• Task prompt: Look through the data below. Collect every line where the word "context" occurs.

• Provided information:
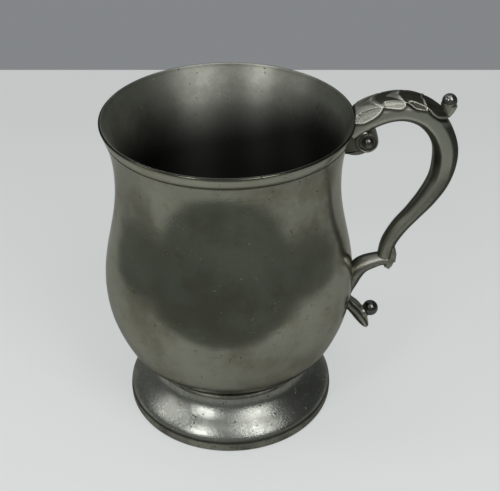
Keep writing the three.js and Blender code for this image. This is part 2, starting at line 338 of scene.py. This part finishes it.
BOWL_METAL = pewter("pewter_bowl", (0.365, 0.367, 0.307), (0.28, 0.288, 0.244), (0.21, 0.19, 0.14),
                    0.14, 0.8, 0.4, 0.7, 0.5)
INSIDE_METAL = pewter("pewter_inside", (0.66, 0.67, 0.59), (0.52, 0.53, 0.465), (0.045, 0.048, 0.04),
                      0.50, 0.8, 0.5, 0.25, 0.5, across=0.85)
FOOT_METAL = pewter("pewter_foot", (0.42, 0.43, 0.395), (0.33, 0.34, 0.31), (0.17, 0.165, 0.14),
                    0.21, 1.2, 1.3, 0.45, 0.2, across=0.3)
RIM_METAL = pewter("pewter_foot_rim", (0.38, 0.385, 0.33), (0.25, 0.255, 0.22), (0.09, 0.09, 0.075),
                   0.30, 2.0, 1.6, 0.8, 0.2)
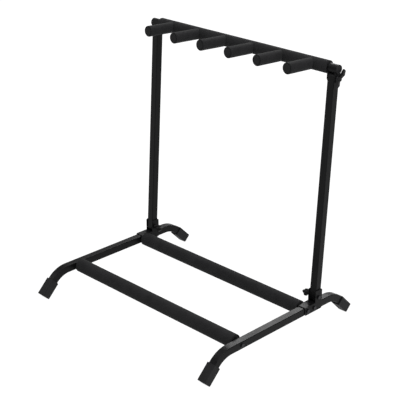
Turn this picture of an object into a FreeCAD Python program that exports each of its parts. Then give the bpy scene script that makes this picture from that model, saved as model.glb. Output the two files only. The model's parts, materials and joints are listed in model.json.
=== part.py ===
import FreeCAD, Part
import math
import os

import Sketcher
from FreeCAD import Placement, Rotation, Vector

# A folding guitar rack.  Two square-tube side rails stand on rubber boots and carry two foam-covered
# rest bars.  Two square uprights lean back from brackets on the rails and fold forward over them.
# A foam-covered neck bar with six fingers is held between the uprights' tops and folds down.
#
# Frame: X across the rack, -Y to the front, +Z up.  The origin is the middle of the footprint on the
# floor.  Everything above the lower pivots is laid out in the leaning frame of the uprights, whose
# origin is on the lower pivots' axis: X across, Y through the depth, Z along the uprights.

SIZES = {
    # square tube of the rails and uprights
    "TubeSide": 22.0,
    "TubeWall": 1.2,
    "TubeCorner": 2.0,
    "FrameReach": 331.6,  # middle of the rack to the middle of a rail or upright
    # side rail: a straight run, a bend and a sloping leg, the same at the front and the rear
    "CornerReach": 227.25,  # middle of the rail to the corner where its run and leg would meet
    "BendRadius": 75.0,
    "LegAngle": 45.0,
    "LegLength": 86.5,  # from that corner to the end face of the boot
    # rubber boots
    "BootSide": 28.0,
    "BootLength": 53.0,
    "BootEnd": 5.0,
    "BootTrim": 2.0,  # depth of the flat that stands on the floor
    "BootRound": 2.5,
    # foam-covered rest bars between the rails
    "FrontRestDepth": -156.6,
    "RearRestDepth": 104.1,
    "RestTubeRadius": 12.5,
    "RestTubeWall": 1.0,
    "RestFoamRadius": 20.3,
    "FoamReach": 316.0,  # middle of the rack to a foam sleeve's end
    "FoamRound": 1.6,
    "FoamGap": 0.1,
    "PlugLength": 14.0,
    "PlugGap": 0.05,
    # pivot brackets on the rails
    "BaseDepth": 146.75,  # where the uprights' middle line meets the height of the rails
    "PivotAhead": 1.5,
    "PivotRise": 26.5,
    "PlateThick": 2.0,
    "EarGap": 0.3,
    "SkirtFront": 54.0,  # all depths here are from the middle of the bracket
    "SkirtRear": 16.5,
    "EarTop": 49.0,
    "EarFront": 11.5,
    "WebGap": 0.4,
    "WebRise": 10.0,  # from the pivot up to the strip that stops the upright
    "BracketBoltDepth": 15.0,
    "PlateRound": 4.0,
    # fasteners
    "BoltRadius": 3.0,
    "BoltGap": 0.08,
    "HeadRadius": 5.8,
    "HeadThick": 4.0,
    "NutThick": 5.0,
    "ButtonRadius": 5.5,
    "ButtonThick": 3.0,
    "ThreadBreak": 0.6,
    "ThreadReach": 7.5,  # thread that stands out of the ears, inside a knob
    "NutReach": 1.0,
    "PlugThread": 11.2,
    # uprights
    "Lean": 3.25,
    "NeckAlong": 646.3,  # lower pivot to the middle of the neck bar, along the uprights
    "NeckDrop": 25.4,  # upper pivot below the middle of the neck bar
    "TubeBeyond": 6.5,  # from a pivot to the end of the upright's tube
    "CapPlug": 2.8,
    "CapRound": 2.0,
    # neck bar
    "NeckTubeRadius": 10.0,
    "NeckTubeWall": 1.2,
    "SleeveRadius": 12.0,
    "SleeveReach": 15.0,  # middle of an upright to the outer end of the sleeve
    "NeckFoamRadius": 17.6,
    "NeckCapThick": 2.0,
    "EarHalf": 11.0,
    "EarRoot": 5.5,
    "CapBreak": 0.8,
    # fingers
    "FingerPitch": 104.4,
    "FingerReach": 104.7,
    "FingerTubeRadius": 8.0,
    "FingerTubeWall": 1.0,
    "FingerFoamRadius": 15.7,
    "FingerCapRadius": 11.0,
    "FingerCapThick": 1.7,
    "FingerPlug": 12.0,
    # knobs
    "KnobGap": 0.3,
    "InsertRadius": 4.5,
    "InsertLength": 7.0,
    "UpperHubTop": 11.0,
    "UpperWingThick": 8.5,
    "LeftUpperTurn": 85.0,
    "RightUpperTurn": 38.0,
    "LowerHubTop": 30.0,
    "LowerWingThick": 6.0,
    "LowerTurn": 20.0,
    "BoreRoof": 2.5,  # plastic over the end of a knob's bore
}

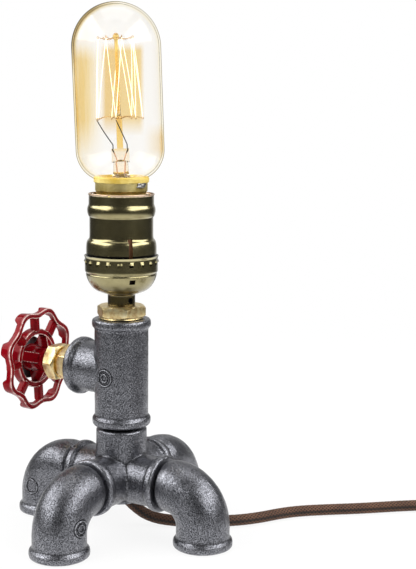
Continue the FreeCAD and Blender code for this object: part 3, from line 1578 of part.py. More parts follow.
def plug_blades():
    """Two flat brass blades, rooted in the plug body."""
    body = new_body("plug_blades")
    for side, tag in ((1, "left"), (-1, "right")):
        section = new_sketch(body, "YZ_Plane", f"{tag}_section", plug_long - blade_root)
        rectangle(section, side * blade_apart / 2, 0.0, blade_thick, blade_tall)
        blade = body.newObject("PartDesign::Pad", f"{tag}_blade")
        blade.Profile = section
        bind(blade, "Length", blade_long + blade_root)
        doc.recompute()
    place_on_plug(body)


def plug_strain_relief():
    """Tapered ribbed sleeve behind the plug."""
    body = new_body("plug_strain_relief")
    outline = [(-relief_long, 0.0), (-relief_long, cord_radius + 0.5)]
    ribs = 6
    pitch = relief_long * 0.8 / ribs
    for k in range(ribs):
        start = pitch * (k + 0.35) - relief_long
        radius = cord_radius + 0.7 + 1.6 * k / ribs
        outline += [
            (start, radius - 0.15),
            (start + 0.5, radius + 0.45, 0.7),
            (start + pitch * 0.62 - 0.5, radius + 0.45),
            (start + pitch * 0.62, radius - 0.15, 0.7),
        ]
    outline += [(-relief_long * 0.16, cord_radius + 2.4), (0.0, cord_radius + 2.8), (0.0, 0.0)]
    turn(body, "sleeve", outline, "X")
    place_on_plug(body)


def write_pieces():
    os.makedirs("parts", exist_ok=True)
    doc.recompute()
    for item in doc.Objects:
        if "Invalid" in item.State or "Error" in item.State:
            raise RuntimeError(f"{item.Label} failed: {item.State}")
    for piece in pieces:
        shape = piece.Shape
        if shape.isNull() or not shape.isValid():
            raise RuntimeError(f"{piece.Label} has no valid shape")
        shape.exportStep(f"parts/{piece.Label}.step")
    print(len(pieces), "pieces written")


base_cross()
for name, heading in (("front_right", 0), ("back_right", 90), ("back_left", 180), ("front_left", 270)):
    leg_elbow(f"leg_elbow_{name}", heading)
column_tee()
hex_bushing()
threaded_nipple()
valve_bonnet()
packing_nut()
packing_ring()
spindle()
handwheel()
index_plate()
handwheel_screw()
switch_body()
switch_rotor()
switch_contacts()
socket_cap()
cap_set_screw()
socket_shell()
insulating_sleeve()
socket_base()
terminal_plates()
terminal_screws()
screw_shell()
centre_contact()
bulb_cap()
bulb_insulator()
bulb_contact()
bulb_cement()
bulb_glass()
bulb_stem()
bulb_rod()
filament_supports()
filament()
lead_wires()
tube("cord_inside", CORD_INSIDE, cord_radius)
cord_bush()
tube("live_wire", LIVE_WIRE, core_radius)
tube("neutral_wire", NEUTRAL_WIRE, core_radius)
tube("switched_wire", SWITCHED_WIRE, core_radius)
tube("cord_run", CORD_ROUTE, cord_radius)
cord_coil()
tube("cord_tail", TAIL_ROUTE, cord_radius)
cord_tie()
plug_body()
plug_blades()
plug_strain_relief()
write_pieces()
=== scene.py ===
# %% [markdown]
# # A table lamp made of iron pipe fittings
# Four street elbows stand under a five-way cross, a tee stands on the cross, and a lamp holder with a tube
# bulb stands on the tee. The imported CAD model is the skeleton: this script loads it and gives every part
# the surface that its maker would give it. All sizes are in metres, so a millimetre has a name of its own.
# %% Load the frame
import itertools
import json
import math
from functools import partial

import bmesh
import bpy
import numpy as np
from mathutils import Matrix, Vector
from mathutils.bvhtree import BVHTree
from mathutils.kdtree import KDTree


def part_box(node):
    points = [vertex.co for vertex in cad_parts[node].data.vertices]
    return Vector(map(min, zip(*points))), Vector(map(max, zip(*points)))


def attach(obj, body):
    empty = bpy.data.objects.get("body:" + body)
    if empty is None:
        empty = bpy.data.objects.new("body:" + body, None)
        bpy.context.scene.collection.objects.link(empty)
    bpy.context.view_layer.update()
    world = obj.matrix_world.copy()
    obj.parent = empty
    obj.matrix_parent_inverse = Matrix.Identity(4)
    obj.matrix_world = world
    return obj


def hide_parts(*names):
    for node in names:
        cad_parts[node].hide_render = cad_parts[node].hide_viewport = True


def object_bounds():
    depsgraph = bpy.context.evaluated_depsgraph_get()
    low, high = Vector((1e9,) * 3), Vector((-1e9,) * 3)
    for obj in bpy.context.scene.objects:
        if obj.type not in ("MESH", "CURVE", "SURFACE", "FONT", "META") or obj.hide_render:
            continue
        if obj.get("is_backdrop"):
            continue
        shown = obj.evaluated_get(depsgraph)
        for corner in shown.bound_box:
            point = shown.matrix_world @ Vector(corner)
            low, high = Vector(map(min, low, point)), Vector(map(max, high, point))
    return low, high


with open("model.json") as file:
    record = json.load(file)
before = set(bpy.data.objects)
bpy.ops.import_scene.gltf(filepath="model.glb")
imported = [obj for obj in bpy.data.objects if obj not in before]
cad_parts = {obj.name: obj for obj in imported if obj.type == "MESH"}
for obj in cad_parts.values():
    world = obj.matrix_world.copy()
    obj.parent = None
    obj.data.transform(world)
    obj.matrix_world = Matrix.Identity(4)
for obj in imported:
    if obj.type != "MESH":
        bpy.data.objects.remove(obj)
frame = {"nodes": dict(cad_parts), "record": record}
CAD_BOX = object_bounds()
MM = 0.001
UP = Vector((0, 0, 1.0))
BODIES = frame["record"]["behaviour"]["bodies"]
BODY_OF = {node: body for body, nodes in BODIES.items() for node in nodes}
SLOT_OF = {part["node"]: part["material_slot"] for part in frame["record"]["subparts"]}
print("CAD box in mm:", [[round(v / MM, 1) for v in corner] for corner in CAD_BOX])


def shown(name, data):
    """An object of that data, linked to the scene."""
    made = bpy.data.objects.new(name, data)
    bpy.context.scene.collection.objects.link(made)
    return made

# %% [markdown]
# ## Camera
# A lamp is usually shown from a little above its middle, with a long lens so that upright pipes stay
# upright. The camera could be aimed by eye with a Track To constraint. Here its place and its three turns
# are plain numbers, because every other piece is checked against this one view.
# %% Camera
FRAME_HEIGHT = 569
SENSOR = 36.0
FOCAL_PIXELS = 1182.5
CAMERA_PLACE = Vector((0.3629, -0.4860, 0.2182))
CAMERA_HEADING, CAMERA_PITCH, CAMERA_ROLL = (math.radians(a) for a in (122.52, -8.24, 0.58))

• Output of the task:
        bpy.context.scene.collection.objects.link(empty)
    bpy.context.view_layer.update()
    depsgraph = bpy.context.evaluated_depsgraph_get()
    for obj in bpy.context.scene.objects:
    bpy.context.scene.collection.objects.link(made)